Wagener reported that he also testified regarding the bill to regulate outdoor wood furnaces. He said it could have been stronger but it is better than the current regulatory structure.

Citizen Complaints

Wagener said that a complaint had been received regarding the process that led up to the proposal to include Canadian hydropower as a “Class I” renewable source of electricity. The objection was that the Department of Energy and Environmental Protection (DEEP) released its recommendations on the proposal just before the legislative hearing and before the comment period was closed, thereby precluding consideration of comments. After some discussion, members asked staff to brief the Council next month.

Review of State Agency Actions

Quinebaug Regional Tech Park Environmental Impact Evaluation – Wagener said that the state’s involvement is the construction of a bridge to the site. He said the Environmental Impact Evaluation (EIE) adequately addressed the issues, including the lack of an adequate water supply for the site. Merrow asked if the tax revenues will be shared regionally. Maya Lowenberg of the Department of Economic and Community Development answered from the audience that they would be shared. No comments were recommended.

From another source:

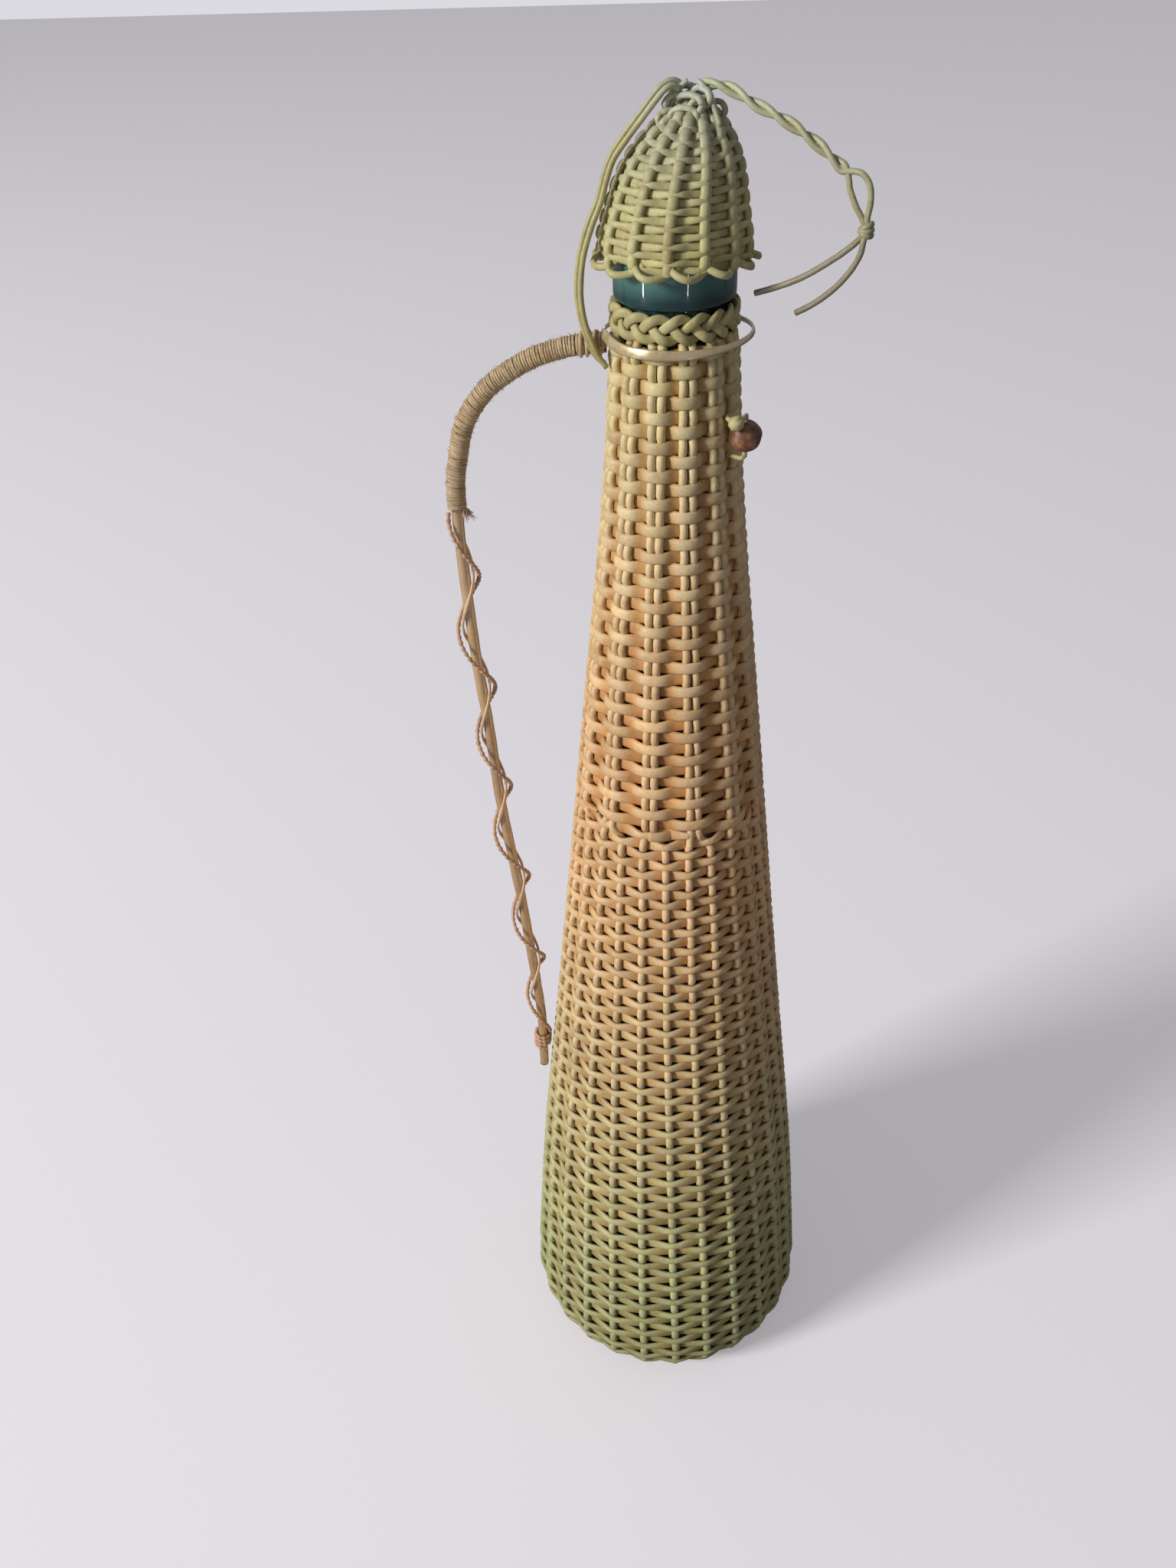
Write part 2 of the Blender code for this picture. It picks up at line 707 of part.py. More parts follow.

Eastern Connecticut State University Master Plan Update EIE – Wagener said the short format of the EIE was in line with Council recommendations of the past that advocated short document. He recommended submitting comments to this effect but also noting that the decision to eliminate some irrelevant impacts from consideration required some documentation, and also that an EIE should make it clear how the scoping comments were considered. Also, there was no mention of the Willimantic Greenway. Members concurred that such comments should be submitted.

Sherman restated that the process whereby the DEEP made its recommendations regarding Canadian hydropower should be discussed at the next meeting and would like to have it placed on the agenda.

Chair Wagner adjourned the meeting at 10:24 AM.